Avec Le Temps (Leo Ferre)
This French song is all about loss, and how time inevitably brings loss to us all. It is quite clearly a reflection on his later years at Arsenal, when success was harder to come by, some sections of the fan base turned against him and players in whom he had placed such high hopes let him down. It is one of the sadder songs in his selection and indicates that the wounds from his Arsenal departure are still painful.
Your Song (Elton John)
I like this one. It is about the giving of a gift. In Elton’s case, at the time he wrote it he was a struggling artist trying to make it, down on luck and out of dough. The only gift he had to give was the gift of a song:
I know it’s not much but it’s the best I can do
My gift is my song and this one’s for you.
Arsene’s gift was a way of playing football that was pure lyrical beauty on a pitch. It was something that had never been seen in England before – football as pure art. He gave that gift to us, and boy were we happy.
Evidemment (France Gall)
Another example of Arsene smuggling in his angst by way of a song sung in French. This one has some pretty traumatized sentiments:
There’s like a bitter taste in us
Like a taste of dust in everything
And the anger following us everywhere
There are silences that say a lot
More than all the words we admit
And all these questions that don’t make sense.
At whom could this be aimed? Ivan Gazidis perhaps? Certainly against the Arsenal Board who, he felt, had pressured him to leave before his contract was up – something he vowed never to do. Subsequently he would say that the hostility from the Board was unjustifiable and that his exit was “very hard, very brutal.”

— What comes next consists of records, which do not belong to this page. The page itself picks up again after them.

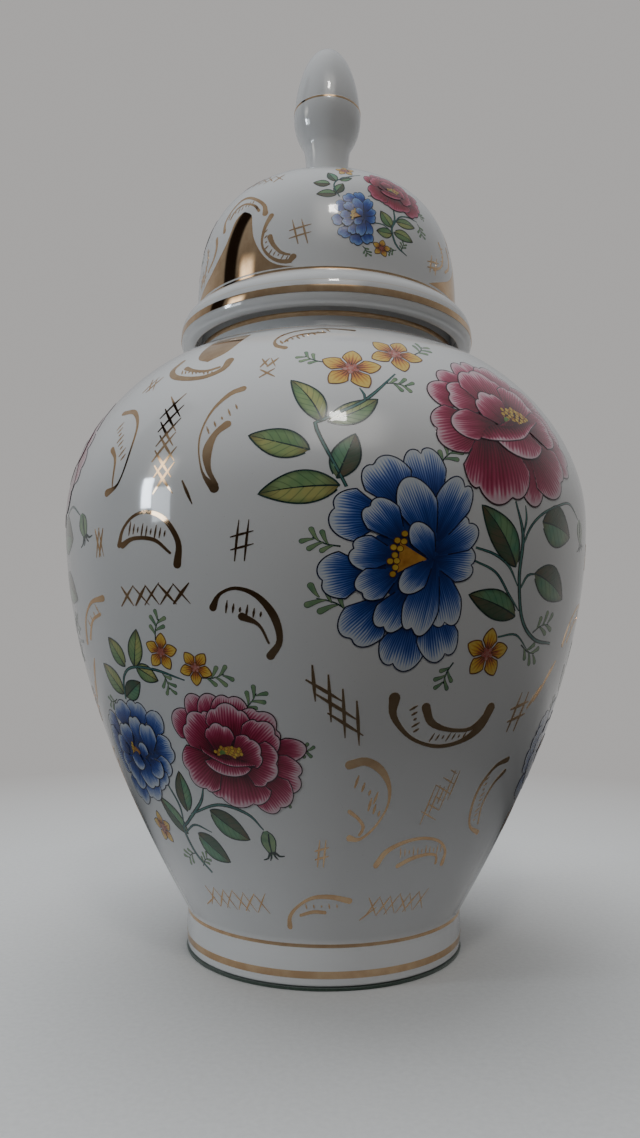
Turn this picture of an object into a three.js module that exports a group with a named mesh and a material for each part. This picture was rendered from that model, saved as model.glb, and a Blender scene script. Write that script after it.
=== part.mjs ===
// A lidded ginger jar in glazed porcelain: the jar, the felt under its foot,
// the lift-off lid and the acorn finial that is fixed on top of the lid.
// Lengths are in millimetres. The jar's axis is Z and the felt rests on z = 0.

import * as THREE from 'three';

const at = (radius, height) => new THREE.Vector2(radius, height);

// Driving dimensions
const gap = 0.3;
const jarSegments = 64;
const finialSegments = 40;

const belly = { radius: 125, height: 198, fullness: 58, shoulderFullness: 40 };
const foot = { radius: 64.6, height: 18.4, edge: 1.2, ringWidth: 10, recess: 3, swell: 0.3 };
const felt = { thickness: 1.2, overhang: 0.4 };
const neck = { radius: 63.8, base: 279, top: 296, edge: 1.5, fillet: 1.5 };
const wall = { side: 5.5, neck: 7.5, floor: 8, lid: 5, dome: 11 };
const flange = { radius: 73.4, bottom: 286.4, inner: 66.4, widest: 293, top: 297.2 };
const ring = { radius: 54.6, thickness: 4.2, bottom: 281, edge: 1.2 };
const dome = { radius: 65.5, base: 304.6, height: 68, squareness: 2.9, crownWall: 9 };
const finial = { foot: 11.8, waist: 10.8, kink: 399, cup: 17.7, nut: 17.0, ledge: 418.4, top: 454 };

// How far the ends of each curved stretch pull on it
const bellyPull = { footOut: 34, footUp: 59.3, neckOut: 26.5, neckDown: 6.2 };
const insidePull = { throatOut: 32, throatDown: 6, lowRadius: 90, lowHeight: 74 };
const basin = { wallIn: 4, wallUp: 6, cornerIn: 12, floorIn: 26 };
const collar = { out: 4, down: 2.6, sideIn: 0.4, sideUp: 2.6, lipIn: 2.8, lipUp: 2, innerEdge: 1.4 };
const stem = { kinkRadius: 12.2, footUp: 3, kinkDown: 8, kinkIn: 0.4 };
const acorn = {
  cupStart: at(15.2, 5),
  cupEnd: at(0.2, 10),
  ledgeDrop: 0.6,
  nutUp: 12,
  tipRadius: 11.5,
};

// Materials
const glaze = { color: 0xf1f3f4, roughness: 0.12, metalness: 0 };
const greenFelt = { color: 0x1e3a2c, roughness: 0.95, metalness: 0 };

// Points along a cubic curve, without its first point, so that stretches join up.
function curve(start, startPull, endPull, end, steps) {
  const points = new THREE.CubicBezierCurve(start, startPull, endPull, end).getPoints(steps);
  return points.slice(1);
}

// A quarter round from start to end with its corner at corner.
function round(start, corner, end, steps) {
  const points = new THREE.QuadraticBezierCurve(start, corner, end).getPoints(steps);
  return points.slice(1);
}

// A dome's section, from its edge up to the axis. Squareness 2 is an ellipse.
function domeSection(radius, base, height, squareness, steps) {
  const points = [];
  for (let i = 0; i <= steps; i += 1) {
    const turn = (i / steps) * (Math.PI / 2);
    const out = Math.cos(turn) ** (2 / squareness);
    const up = Math.sin(turn) ** (2 / squareness);
    points.push(at(i === steps ? 0 : radius * out, base + height * up));
  }
  return points;
}

function turned(name, profile, segments, look) {
  const geometry = new THREE.LatheGeometry(profile, segments);
  geometry.rotateX(Math.PI / 2);
  const mesh = new THREE.Mesh(geometry, new THREE.MeshStandardMaterial(look));
  mesh.name = name;
  return mesh;
}

// The belly's section from the foot's crease up to the neck, moved in by inset.
function bellySection(inset, steps) {
  const crease = at(foot.radius - inset, foot.height);
  const widest = at(belly.radius - inset, belly.height);
  const neckBase = at(neck.radius + gap - inset, neck.base);
  const lower = curve(
    crease,
    at(crease.x + bellyPull.footOut, foot.height + bellyPull.footUp),
    at(widest.x, belly.height - belly.fullness),
    widest,
    steps,
  );
  const upper = curve(
    widest,
    at(widest.x, belly.height + belly.shoulderFullness),
    at(neckBase.x + bellyPull.neckOut, neck.base - bellyPull.neckDown),
    neckBase,
    steps,
  );
  return [...lower, ...upper];
}

function makeJarBody() {
  const bottom = felt.thickness + gap;
  const floor = bottom + foot.recess + wall.floor;
  const mouth = neck.radius - wall.neck;
  const outside = [
    at(0, bottom + foot.recess),
    at(foot.radius - foot.ringWidth - foot.recess, bottom + foot.recess),
    at(foot.radius - foot.ringWidth, bottom),
    at(foot.radius - foot.edge, bottom),
    ...round(
      at(foot.radius - foot.edge, bottom),
      at(foot.radius, bottom),
      at(foot.radius, bottom + foot.edge),
      3,
    ),
    at(foot.radius + foot.swell, foot.height * 0.6),
    at(foot.radius, foot.height),
    ...bellySection(0, 8),
    at(neck.radius, neck.base + neck.fillet),
    at(neck.radius, neck.top - neck.edge),
    ...round(
      at(neck.radius, neck.top - neck.edge),
      at(neck.radius, neck.top),
      at(neck.radius - neck.edge, neck.top),
      3,
    ),
  ];
  const throat = neck.base - wall.side;
  const inner = belly.radius - wall.side;
  const basinEdge = at(foot.radius - basin.wallIn, foot.height + basin.wallUp);
  const inside = [
    at(mouth + neck.edge, neck.top),
    ...round(
      at(mouth + neck.edge, neck.top),
      at(mouth, neck.top),
      at(mouth, neck.top - neck.edge),
      3,
    ),
    at(mouth, throat),
    ...curve(
      at(mouth, throat),
      at(mouth + insidePull.throatOut, throat - insidePull.throatDown),
      at(inner, belly.height + belly.shoulderFullness - insidePull.throatDown),
      at(inner, belly.height),
      6,
    ),
    ...curve(
      at(inner, belly.height),
      at(inner, belly.height - belly.fullness),
      at(insidePull.lowRadius, insidePull.lowHeight),
      basinEdge,
      6,
    ),
    ...round(
      basinEdge,
      at(foot.radius - basin.cornerIn, floor),
      at(foot.radius - basin.floorIn, floor),
      4,
    ),
    at(0, floor),
  ];
  return turned('jar_body', [...outside, ...inside], jarSegments, glaze);
}

function makeFootFelt() {
  const radius = foot.radius + felt.overhang;
  const profile = [at(0, 0), at(radius, 0), at(radius, felt.thickness), at(0, felt.thickness)];
  return turned('foot_felt', profile, jarSegments, greenFelt);
}

// The lid's section runs down the outside from the top, round the overhanging
// flange, over the seat on the neck's rim, and up the inside of the locating ring.
function makeLid() {
  const seat = neck.top + gap;
  const inner = ring.radius - ring.thickness;
  const outside = domeSection(dome.radius, dome.base, dome.height, dome.squareness, 12);
  outside.reverse();
  const profile = [
    ...outside,
    ...curve(
      at(dome.radius, dome.base),
      at(dome.radius + collar.out, dome.base - collar.down),
      at(flange.radius - collar.sideIn, flange.top + collar.sideUp),
      at(flange.radius, flange.widest),
      6,
    ),
    ...round(
      at(flange.radius, flange.widest),
      at(flange.radius, flange.bottom + collar.lipUp),
      at(flange.radius - collar.lipIn, flange.bottom),
      4,
    ),
    at(flange.inner + collar.innerEdge, flange.bottom),
    at(flange.inner, flange.bottom + collar.innerEdge),
    at(flange.inner, seat),
    at(ring.radius, seat),
    at(ring.radius, ring.bottom + ring.edge),
    at(ring.radius - ring.edge, ring.bottom),
    at(inner + ring.edge, ring.bottom),
    at(inner, ring.bottom + ring.edge),
    at(inner, dome.base),
    ...domeSection(
      dome.radius - wall.dome,
      dome.base + dome.crownWall - wall.lid,
      dome.height - dome.crownWall,
      dome.squareness,
      10,
    ),
  ];
  return turned('lid', profile.reverse(), jarSegments, glaze);
}

function makeFinial() {
  const bottom = dome.base + dome.height + gap;
  const { kink, ledge, nut } = finial;
  const { cupStart, cupEnd } = acorn;
  const nutBase = at(nut, ledge + acorn.ledgeDrop);
  const profile = [
    at(0, bottom),
    at(finial.foot, bottom),
    ...curve(
      at(finial.foot, bottom),
      at(finial.waist, bottom + stem.footUp),
      at(finial.waist - stem.kinkIn, kink - stem.kinkDown),
      at(stem.kinkRadius, kink),
      5,
    ),
    ...curve(
      at(stem.kinkRadius, kink),
      at(cupStart.x, kink + cupStart.y),
      at(finial.cup + cupEnd.x, kink + cupEnd.y),
      at(finial.cup - cupEnd.x, ledge),
      8,
    ),
    nutBase,
    ...curve(
      nutBase,
      at(nut - cupEnd.x, ledge + acorn.nutUp),
      at(acorn.tipRadius, finial.top),
      at(0, finial.top),
      10,
    ),
  ];
  return turned('finial', profile, finialSegments, glaze);
}

const group = new THREE.Group();
group.add(makeJarBody(), makeFootFelt(), makeLid(), makeFinial());

export default group;
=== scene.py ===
import math
from bisect import bisect_right

import bmesh
import bpy
from mathutils import Matrix, Vector, noise


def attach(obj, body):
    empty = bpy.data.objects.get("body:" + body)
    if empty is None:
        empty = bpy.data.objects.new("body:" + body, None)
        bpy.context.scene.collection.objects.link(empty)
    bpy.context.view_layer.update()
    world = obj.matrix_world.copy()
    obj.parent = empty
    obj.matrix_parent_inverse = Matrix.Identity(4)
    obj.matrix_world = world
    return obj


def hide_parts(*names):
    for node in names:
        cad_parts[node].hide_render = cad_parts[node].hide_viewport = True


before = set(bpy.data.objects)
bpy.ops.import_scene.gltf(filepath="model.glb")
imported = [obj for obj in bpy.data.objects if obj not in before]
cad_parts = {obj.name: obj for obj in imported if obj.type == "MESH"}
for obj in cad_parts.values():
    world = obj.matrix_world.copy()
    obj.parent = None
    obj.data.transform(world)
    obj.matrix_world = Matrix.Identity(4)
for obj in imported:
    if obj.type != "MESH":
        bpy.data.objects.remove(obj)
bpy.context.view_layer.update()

mm = 0.001
fullTurn = math.tau
print("ginger jar: frame loaded")


# curves, in millimetres as (radius, height)

def cubic(start, pullA, pullB, end, steps):
    points = []
    for i in range(1, steps + 1):
        t = i / steps
        a, b, c, d = (1 - t) ** 3, 3 * t * (1 - t) ** 2, 3 * t * t * (1 - t), t ** 3
        points.append(tuple(a * p + b * q + c * r + d * s
                            for p, q, r, s in zip(start, pullA, pullB, end)))
    return points


cornerPull = 0.62


def rounded(start, corner, end, steps=5):
    pulls = [tuple(e + (c - e) * cornerPull for e, c in zip(point, corner)) for point in (start, end)]
    return cubic(start, *pulls, end, steps)


def domeCurve(radius, base, height, squareness, steps):
    points = []
    for i in range(steps + 1):
        turn = i / steps * math.pi / 2
        points.append((radius * math.cos(turn) ** (2 / squareness) if i < steps else 0,
                       base + height * math.sin(turn) ** (2 / squareness)))
    return points


def reachOf(points):
    # how far along a line each of its points lies
    reach = [0]
    for a, b in zip(points, points[1:]):
        reach.append(reach[-1] + math.dist(a, b))
    return reach


def sidesOf(line):
    # the direction square to a line at each of its points
    sides = []
    last = len(line) - 1
    for i in range(last + 1):
        a, b = line[max(i - 1, 0)], line[min(i + 1, last)]
        run, rise = b[0] - a[0], b[1] - a[1]
        size = math.hypot(run, rise) or 1
        sides.append((rise / size, -run / size))
    return sides


def evenly(points, spacing):
    # the same line with its points a steady distance apart
    reach = reachOf(points)
    count = max(2, round(reach[-1] / spacing))
    result = []
    for i in range(count + 1):
        want = reach[-1] * i / count
        k = min(max(bisect_right(reach, want) - 1, 0), len(points) - 2)
        t = (want - reach[k]) / max(reach[k + 1] - reach[k], 1e-9)
        result.append(tuple(p + (q - p) * t for p, q in zip(points[k], points[k + 1])))
    return result


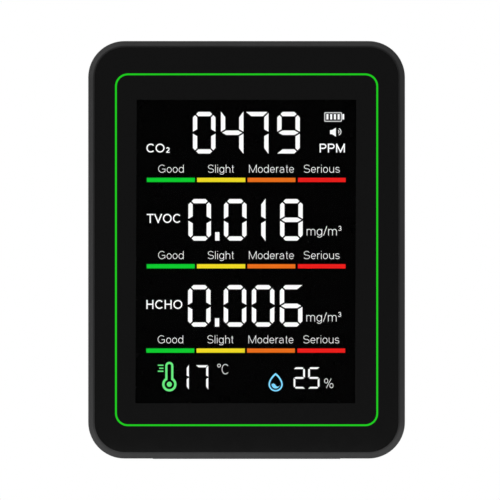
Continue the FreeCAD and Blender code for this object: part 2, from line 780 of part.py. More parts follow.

The Wonder of You (Elvis Presley)
On the face of it this tune was chosen to represent Arsene’s Arsenal experience, given that it’s the song played before every home game these days. But, as you and I know, ALL the songs in his selection are about Arsenal, our club being the defining relationship of Arsene’s life. So what is he really saying with this one? To me there’s no doubt. This song is dedicated to Thierry Henry, perhaps the greatest of all Arsene’s signings.
Ne Me Quitte Pas (Jacques Brel)
Another French language misery melody, this time about the singer being dumped. So, this is quite obviously a song about Robin van Persie.
Don’t leave me
I beg you.
Brave Sir Robin was nursed through year after year of injury problems (and was paid handsomely every limping step of the way). He then had one amazing season where he stayed fit and played out of his skin… then immediately decamped for Old Trafford, the ungrateful so-and-so. As the song says:
I offer you pearls of rain
From places in me where there is no rain…
Please don’t leave me.
My Way (Frank Sinatra)
Regrets? He has a few, but then again, too few to mention. I love that Arsene chose this as his final song (although somewhat surprised that he did not opt for its French equivalent, “Je ne regrette rien” by Edith Piaf). It is his metaphorical two fingers up to all the critics and doubters who have plagued him all his career. It’s a triumphant song that takes responsibility for everything he did at Arsenal: the good, the bad, the frustrating, the extraordinary. Yes Arsene, you did it your way. Au revoir, mon ami.
RockyLives
Wow Rocky, what a fresh and intelligent post. That’s why you are one of the greatest blog writers around and I love reading them.
I think it is clear he is still hurting and bitter about the divorce. The last song says a lot about him and why in the end it was inevitable he had to go. He needed help with a better assistant manager than Bould (Arteta has a great one), Bergkamp could have done wonders with our youth players and better player purchases etc, but he did seem to want to do it his way all the time. For this the PL had become much too competitive. Change was necessary.
Arsene gave us everything a football loving supporter could wish for, and hopefully he will come to realise that he will be loved for this the more we all move on. Immortality is a given.
Thanks TA
Just a bit of fun really, but I did find it interesting that all the French songs he chose (whose lyrics therefore would be meaningless to the casual non-French-speaking listener) were full of such sadness and angst, while his English language choices were all mainstream and upbeat.
I definitely think he was sending a message of some kind…
Agreed RL, I think when the heart needs to speak it is best done in your mother tongue. These are all famous French songs and I heard them too when I was young in the Netherlands. The chanson is tres popular in Western (Mainland) Europe.
Pure poetry Rocky!
Haven’t read his book yet, and the reviews suggest some of the dirt we had expected/ hoped for is not forthcoming. I think, therefore in 2020, this eventful year, for me, the gentle maestro will just have to be remembered for the players that he brought to the Marble Halls and to grace the Home of Football, and for the pure pleasure his teams brought me and my family.
The boss
Such a good post, it really deserves a greater audience.
The audience is here and will be shard amongst friends and supporters.
What a connected and well thought out post.
The Rise and Fall of AFC and Arsene.
Yet, the way his teams played futbol will never be far from our thoughts and memories.
Arsene helped raise the club to never imagined heights with some brutal lows due to circumstances out of his control.
Look forward to our club playing with freedom and a new template of art and success in the near future.
What a fabulous post. Thanks.
I listened to it and was impressed, not for the songs, but for what he said and how he said it.
It should be compulsory listening for any true fan, that is fan interested in the club, not just winning.
If you compare his erudite language and expertly constructed sentences, to the gargled half sense that we hear from Arteta, and even worse from Emery. we can appreciate more and more what we have lost.
His plaintive cry at the end of his speech at the last game was for nought, as the club and the subsequent head coaches/manager have destroyed virtually everything he built.
So Arteta says he needs to buy in lots more players to make us a top team again. Is that not an admission that he has no idea how to manage?
I am afraid there is nothing that my basic pessimistic nature can see which indicates that, as I have said many times before, we are not heading very quickly to mediocrity and Arteta seems to think that he needs to help us on our way.